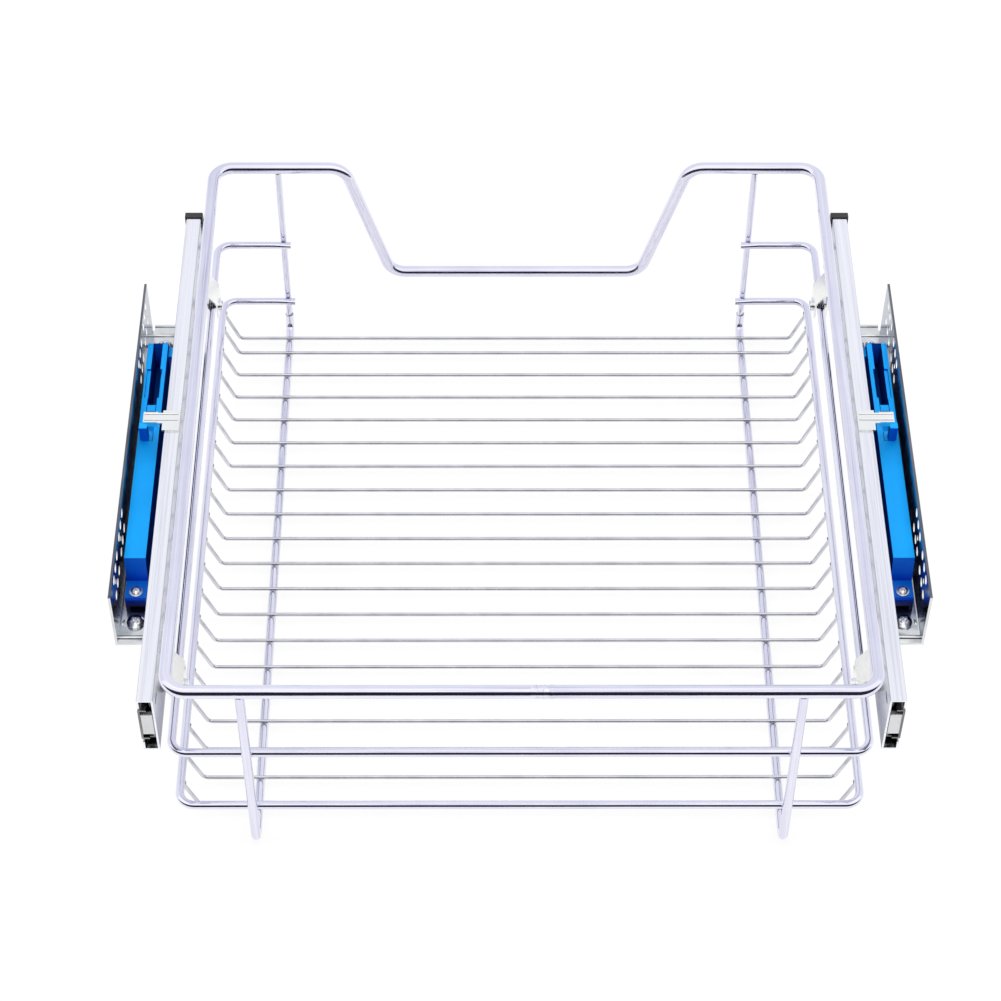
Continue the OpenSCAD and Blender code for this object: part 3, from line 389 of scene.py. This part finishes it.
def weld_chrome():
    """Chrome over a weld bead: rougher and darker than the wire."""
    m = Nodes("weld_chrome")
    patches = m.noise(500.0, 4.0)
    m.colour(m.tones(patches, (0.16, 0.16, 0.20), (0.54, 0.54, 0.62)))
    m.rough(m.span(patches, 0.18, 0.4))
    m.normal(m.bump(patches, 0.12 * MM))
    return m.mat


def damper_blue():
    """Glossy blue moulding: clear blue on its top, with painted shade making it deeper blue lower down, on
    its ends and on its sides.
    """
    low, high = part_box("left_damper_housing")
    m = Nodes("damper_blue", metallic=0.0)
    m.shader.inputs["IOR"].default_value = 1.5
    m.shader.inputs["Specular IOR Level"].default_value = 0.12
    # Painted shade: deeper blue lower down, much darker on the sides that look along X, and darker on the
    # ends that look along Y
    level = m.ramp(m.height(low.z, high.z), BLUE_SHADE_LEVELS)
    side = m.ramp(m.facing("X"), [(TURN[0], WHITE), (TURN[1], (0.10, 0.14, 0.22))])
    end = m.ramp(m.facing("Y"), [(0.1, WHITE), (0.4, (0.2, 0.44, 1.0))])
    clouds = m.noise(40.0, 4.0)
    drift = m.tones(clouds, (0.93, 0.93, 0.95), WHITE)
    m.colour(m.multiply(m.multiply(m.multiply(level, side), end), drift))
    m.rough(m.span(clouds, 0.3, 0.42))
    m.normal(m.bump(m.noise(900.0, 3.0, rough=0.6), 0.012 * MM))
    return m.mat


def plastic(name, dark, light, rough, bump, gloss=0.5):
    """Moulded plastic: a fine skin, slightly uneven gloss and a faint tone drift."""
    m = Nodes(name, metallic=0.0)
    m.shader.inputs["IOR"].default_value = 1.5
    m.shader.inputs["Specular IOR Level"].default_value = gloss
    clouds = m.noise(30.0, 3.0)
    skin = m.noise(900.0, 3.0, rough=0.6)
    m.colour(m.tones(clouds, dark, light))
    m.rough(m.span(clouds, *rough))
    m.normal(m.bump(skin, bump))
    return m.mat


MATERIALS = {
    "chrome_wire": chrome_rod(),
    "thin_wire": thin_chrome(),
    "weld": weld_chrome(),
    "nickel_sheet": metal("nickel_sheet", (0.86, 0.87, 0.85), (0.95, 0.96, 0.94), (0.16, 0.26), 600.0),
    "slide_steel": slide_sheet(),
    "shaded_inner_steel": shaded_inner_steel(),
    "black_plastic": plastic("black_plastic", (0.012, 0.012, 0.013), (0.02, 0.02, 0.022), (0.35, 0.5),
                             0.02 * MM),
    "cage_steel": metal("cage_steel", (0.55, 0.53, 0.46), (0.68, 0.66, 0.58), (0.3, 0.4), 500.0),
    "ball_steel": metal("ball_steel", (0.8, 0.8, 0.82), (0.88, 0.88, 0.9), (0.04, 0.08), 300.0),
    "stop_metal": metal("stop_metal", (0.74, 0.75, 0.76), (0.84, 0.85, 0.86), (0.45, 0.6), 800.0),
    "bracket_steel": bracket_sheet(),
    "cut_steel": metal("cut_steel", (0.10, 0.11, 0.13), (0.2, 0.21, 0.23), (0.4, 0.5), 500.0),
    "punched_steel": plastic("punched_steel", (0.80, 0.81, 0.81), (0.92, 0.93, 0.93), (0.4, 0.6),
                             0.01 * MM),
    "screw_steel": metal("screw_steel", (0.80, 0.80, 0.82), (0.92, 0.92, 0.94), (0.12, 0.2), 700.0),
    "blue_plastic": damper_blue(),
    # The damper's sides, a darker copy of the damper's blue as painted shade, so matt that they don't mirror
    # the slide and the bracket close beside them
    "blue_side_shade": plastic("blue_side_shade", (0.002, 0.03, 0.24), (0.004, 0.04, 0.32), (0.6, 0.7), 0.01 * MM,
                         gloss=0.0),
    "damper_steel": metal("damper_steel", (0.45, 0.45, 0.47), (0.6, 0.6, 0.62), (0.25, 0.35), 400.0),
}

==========

Prompt: Write the data out again in full and exactly.

The answer:
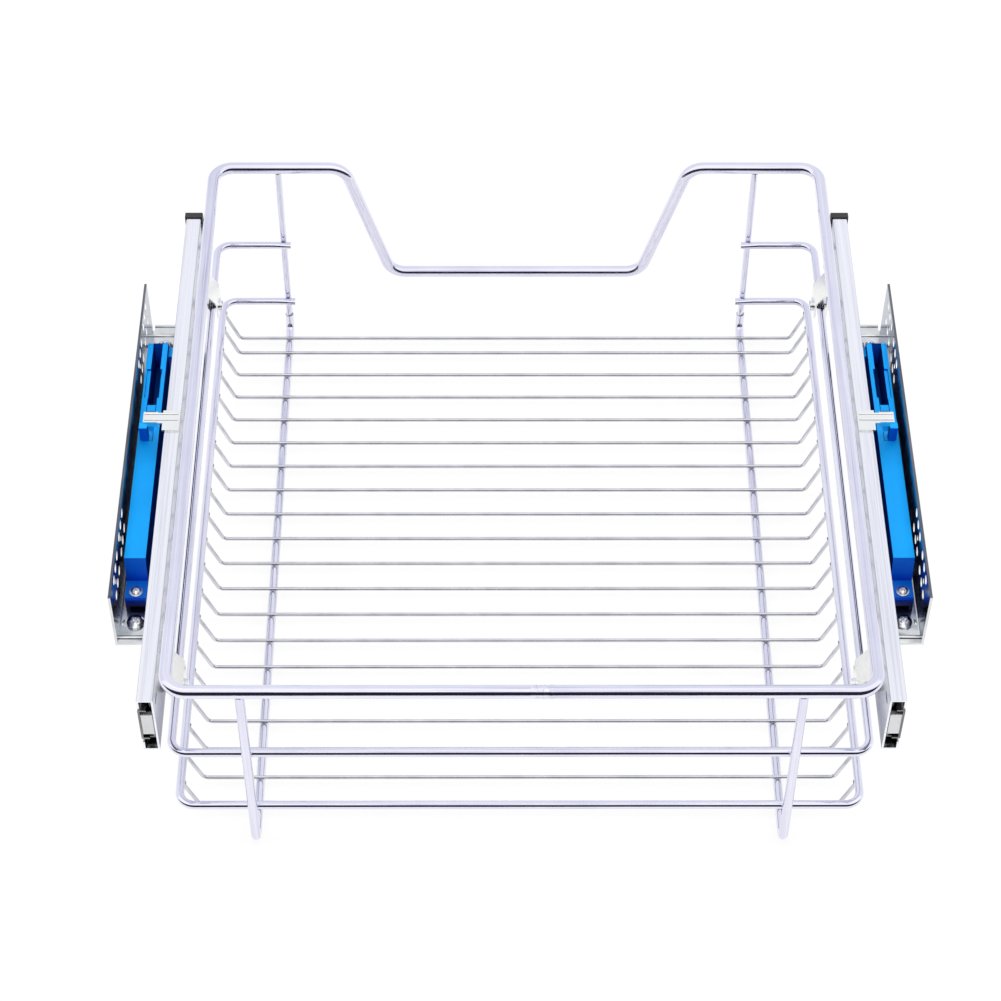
Continue the OpenSCAD and Blender code for this object: part 3, from line 389 of scene.py. This part finishes it.
def weld_chrome():
    """Chrome over a weld bead: rougher and darker than the wire."""
    m = Nodes("weld_chrome")
    patches = m.noise(500.0, 4.0)
    m.colour(m.tones(patches, (0.16, 0.16, 0.20), (0.54, 0.54, 0.62)))
    m.rough(m.span(patches, 0.18, 0.4))
    m.normal(m.bump(patches, 0.12 * MM))
    return m.mat


def damper_blue():
    """Glossy blue moulding: clear blue on its top, with painted shade making it deeper blue lower down, on
    its ends and on its sides.
    """
    low, high = part_box("left_damper_housing")
    m = Nodes("damper_blue", metallic=0.0)
    m.shader.inputs["IOR"].default_value = 1.5
    m.shader.inputs["Specular IOR Level"].default_value = 0.12
    # Painted shade: deeper blue lower down, much darker on the sides that look along X, and darker on the
    # ends that look along Y
    level = m.ramp(m.height(low.z, high.z), BLUE_SHADE_LEVELS)
    side = m.ramp(m.facing("X"), [(TURN[0], WHITE), (TURN[1], (0.10, 0.14, 0.22))])
    end = m.ramp(m.facing("Y"), [(0.1, WHITE), (0.4, (0.2, 0.44, 1.0))])
    clouds = m.noise(40.0, 4.0)
    drift = m.tones(clouds, (0.93, 0.93, 0.95), WHITE)
    m.colour(m.multiply(m.multiply(m.multiply(level, side), end), drift))
    m.rough(m.span(clouds, 0.3, 0.42))
    m.normal(m.bump(m.noise(900.0, 3.0, rough=0.6), 0.012 * MM))
    return m.mat


def plastic(name, dark, light, rough, bump, gloss=0.5):
    """Moulded plastic: a fine skin, slightly uneven gloss and a faint tone drift."""
    m = Nodes(name, metallic=0.0)
    m.shader.inputs["IOR"].default_value = 1.5
    m.shader.inputs["Specular IOR Level"].default_value = gloss
    clouds = m.noise(30.0, 3.0)
    skin = m.noise(900.0, 3.0, rough=0.6)
    m.colour(m.tones(clouds, dark, light))
    m.rough(m.span(clouds, *rough))
    m.normal(m.bump(skin, bump))
    return m.mat


MATERIALS = {
    "chrome_wire": chrome_rod(),
    "thin_wire": thin_chrome(),
    "weld": weld_chrome(),
    "nickel_sheet": metal("nickel_sheet", (0.86, 0.87, 0.85), (0.95, 0.96, 0.94), (0.16, 0.26), 600.0),
    "slide_steel": slide_sheet(),
    "shaded_inner_steel": shaded_inner_steel(),
    "black_plastic": plastic("black_plastic", (0.012, 0.012, 0.013), (0.02, 0.02, 0.022), (0.35, 0.5),
                             0.02 * MM),
    "cage_steel": metal("cage_steel", (0.55, 0.53, 0.46), (0.68, 0.66, 0.58), (0.3, 0.4), 500.0),
    "ball_steel": metal("ball_steel", (0.8, 0.8, 0.82), (0.88, 0.88, 0.9), (0.04, 0.08), 300.0),
    "stop_metal": metal("stop_metal", (0.74, 0.75, 0.76), (0.84, 0.85, 0.86), (0.45, 0.6), 800.0),
    "bracket_steel": bracket_sheet(),
    "cut_steel": metal("cut_steel", (0.10, 0.11, 0.13), (0.2, 0.21, 0.23), (0.4, 0.5), 500.0),
    "punched_steel": plastic("punched_steel", (0.80, 0.81, 0.81), (0.92, 0.93, 0.93), (0.4, 0.6),
                             0.01 * MM),
    "screw_steel": metal("screw_steel", (0.80, 0.80, 0.82), (0.92, 0.92, 0.94), (0.12, 0.2), 700.0),
    "blue_plastic": damper_blue(),
    # The damper's sides, a darker copy of the damper's blue as painted shade, so matt that they don't mirror
    # the slide and the bracket close beside them
    "blue_side_shade": plastic("blue_side_shade", (0.002, 0.03, 0.24), (0.004, 0.04, 0.32), (0.6, 0.7), 0.01 * MM,
                         gloss=0.0),
    "damper_steel": metal("damper_steel", (0.45, 0.45, 0.47), (0.6, 0.6, 0.62), (0.25, 0.35), 400.0),
}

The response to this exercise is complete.